Cheminformatics Data Pipelining with KNIME - Getting Started
Whether you consider visual workflow/data pipelining environments like Pipeline Pilot useful or not, there's no denying they're popular. Within the last few years, KNIME has joined Pipeline Pilot as a widely-used visual programming platform. But unlike Pipeline Pilot, KNIME is released under an open source license, which makes it interesting from the perspective of disruptive technology. This article, the first in a series, examines KNIME as a tool for cheminformatics data pipelining.
KNIME for Cheminformatics
In a blog post earlier this year, Andrew Dalke presented a summary of his experiences with KNIME. Considering that visual programming environments like KNIME are more accessible to "non-programmers" and from this a significant amount of their attraction derives, Dalke attempted to do some simple things with KNIME - and pretty much failed:
As far as I can tell, there's no way with the default nodes to do much of anything with KNIME. I assume there are additional packages which I can install, but why aren't there more useful CDK nodes as part of the standard installation? …

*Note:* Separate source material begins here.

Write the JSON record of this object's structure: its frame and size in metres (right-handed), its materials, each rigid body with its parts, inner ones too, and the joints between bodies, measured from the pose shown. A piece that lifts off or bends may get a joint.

First the bad news: most of what Andrew previously reported appears to still true. The default KNIME installation for OS X does offer some components for cheminforamtics, but the selection is rather small. More frustrating, though, is the general lack of information on how to do something simple with KNIME in cheminformatics - and succeed. That's in part the problem this series attempts to address.
A Simple Workflow: Lipinski Rule of Five
I started with a simple goal: read a one-record SD file, calculate Lipinski Rule of 5 violations, and write the output back as an SD file containing a new Lipinski Rule of Five
field. After some stumbling around… success!
Here's my workflow:
Gotchas
One of the problems you'll almost certainly hit when using KNIME for cheminformatics is the following error message:
"No CDK compatible column in input table"

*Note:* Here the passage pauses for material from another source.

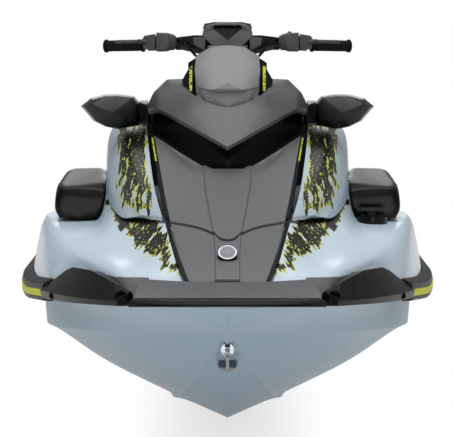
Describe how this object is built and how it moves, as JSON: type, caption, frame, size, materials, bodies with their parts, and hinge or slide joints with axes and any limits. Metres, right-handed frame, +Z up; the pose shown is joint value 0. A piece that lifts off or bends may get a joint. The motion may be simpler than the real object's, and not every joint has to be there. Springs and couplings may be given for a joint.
{
  "type": "personal watercraft",
  "caption": "Sit-on jet-driven watercraft: V hull, deck with footwells, opening hood with mirrors, turning handlebars, padded seat, water-jet pump with steering nozzle and bucket",
  "frame": {"origin": "waterline amidships, on the centreline", "axes": "+X to port, +Y to the stern, +Z up; the bow faces -Y"},
  "size_m": [1.226, 3.383, 1.127],
  "materials": {
    "gelcoat_blue": "glossy gelcoat, light blue-grey",
    "gelcoat_hull": "glossy gelcoat, light blue-grey",
    "hood_grey": "satin metallic grey moulding",
    "cover_grey": "satin light grey moulding",
    "trim_black": "textured black plastic",
    "band_grey": "fine grained dark grey plastic",
    "rubber_black": "ribbed rubber",
    "stripe_yellow": "bright yellow insert",
    "seat_cover": "marine vinyl",
    "deck_mat": "grooved foam mat",
    "stainless": "polished stainless steel",
    "jet_metal": "painted cast aluminium",
    "bronze_grey": "machined stainless steel",
    "engine_grey": "painted casting",
    "mirror_silver": "silvered glass",
    "screen_glass": "glossy display window"
  },
  "bodies": {
    "craft": {"main_hull": "gelcoat_hull", "deck": "gelcoat_blue", "rail_left": "trim_black", "rail_right": "trim_black", "rail_stripes": "stripe_yellow", "bow_cover": "band_grey", "corner_bumper_left": "trim_black", "corner_bumper_right": "trim_black", "nose_panel": "hood_grey", "nose_trim": "trim_black", "badge": "stainless", "storage_bin": "trim_black", "console": "trim_black", "binnacle": "cover_grey", "display": "screen_glass", "speaker_pod_left": "trim_black", "speaker_pod_right": "trim_black", "fuel_cap": "trim_black", "seat_front": "seat_cover", "seat_rear": "seat_cover", "grab_handle": "trim_black", "footwell_mats": "deck_mat", "platform_mat": "deck_mat", "sponsons": "trim_black", "ride_plate": "trim_black", "intake_grate": "trim_black", "pump_housing": "jet_metal", "engine_block": "engine_grey", "bow_eye": "stainless", "stern_eyes": "stainless", "step_hinges": "trim_black"},
    "hood": {"hood_panel": "hood_grey", "hood_side_left": "gelcoat_blue", "hood_side_right": "gelcoat_blue", "hood_recess": "trim_black", "brow": "hood_grey", "hood_wings": "trim_black", "mirror_left": "trim_black", "mirror_right": "trim_black", "mirror_glasses": "mirror_silver"},
    "steering_bars": {"handlebar": "jet_metal", "bar_pad": "cover_grey", "grips": "rubber_black", "switch_housings": "trim_black", "steering_hoses": "rubber_black"},
    "glove_box_lid": {"glove_box_lid": "trim_black"},
    "steering_nozzle": {"steering_nozzle": "jet_metal"},
    "reverse_bucket": {"reverse_bucket": "jet_metal"},
    "impeller": {"impeller": "bronze_grey"},
    "boarding_step": {"boarding_step": "trim_black"}
  },
  "joints": [
    {"name": "hood_hinge", "type": "hinge", "parent": "craft", "child": "hood", "pos_m": [0, -1.1975, 0.296], "axis": [1, 0, 0], "range_deg": [0, 48]},
    {"name": "steering", "type": "hinge", "parent": "craft", "child": "steering_bars", "pos_m": [0, -0.275, 0.76], "axis": [0, 0.4226, 0.9063], "range_deg": [-20, 20]},
    {"name": "glove_box_hinge", "type": "hinge", "parent": "craft", "child": "glove_box_lid", "pos_m": [0, -0.304, 0.586], "axis": [1, 0, 0], "range_deg": [0, 60]},
    {"name": "nozzle_steering", "type": "hinge", "parent": "craft", "child": "steering_nozzle", "pos_m": [0, 1.517, -0.11], "axis": [0, 0, 1], "range_deg": [-23, 23]},
    {"name": "bucket_hinge", "type": "hinge", "parent": "craft", "child": "reverse_bucket", "pos_m": [0, 1.495, -0.11], "axis": [-1, 0, 0], "range_deg": [0, 72]},
    {"name": "impeller_spin", "type": "hinge", "parent": "craft", "child": "impeller", "pos_m": [0, 1.225, -0.11], "axis": [0, 1, 0], "continuous": true},
    {"name": "step_hinge", "type": "hinge", "parent": "craft", "child": "boarding_step", "pos_m": [0, 1.661, -0.055], "axis": [-1, 0, 0], "range_deg": [0, 170]}
  ],
  "couplings": [
    {"joint": "nozzle_steering", "follows": "steering", "ratio": -1.15}
  ]
}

This is the same error Andrew found, and as his post describes, the KNIME support forum recognizes this as a known issue:
We obviously need to improve on the error messages. You need to process the output of the SD reader with the "Molecule to CDK" node, which will parse the structures into an appropriate format for the Lipinski node. Reason is that the Lipinski node is contributed from the CDK plugin, so it needs its desired input format.
I have no idea what this means. If I had to guess, I'd say that the raw output from the SD Reader is the text of the molfile itself - but the Lipinski node is expecting an in-memory CDK Molecule object. The converter does that job. Maybe it would be far better for components to be intelligent about the format they need and if they don't have it, generate it themselves.
One more gotcha: the "Molecule to CDK" node is not especially easy to find. It's located under the "Translators" tab, and comes with a counterpart, "CDK to Molecule", whose function is a bit of a mystery at this point because I could write my SD file without problem after converting structures to CDK.
Still another gotcha: I don't think the Linux or Windows distributions come pre-packaged with any cheminformatics nodes - at least there were none I could find. The CDK cheminformatics nodes seem to be unique to the Mac distribution (v2.2.2). YMMV.
Conclusions
After a shaky start, we've managed to set up and run a simple cheminformatics workflow in KNIME. What else can we do with with cheminformatics data pipelining in KNIME? Future articles will describe some possibilities.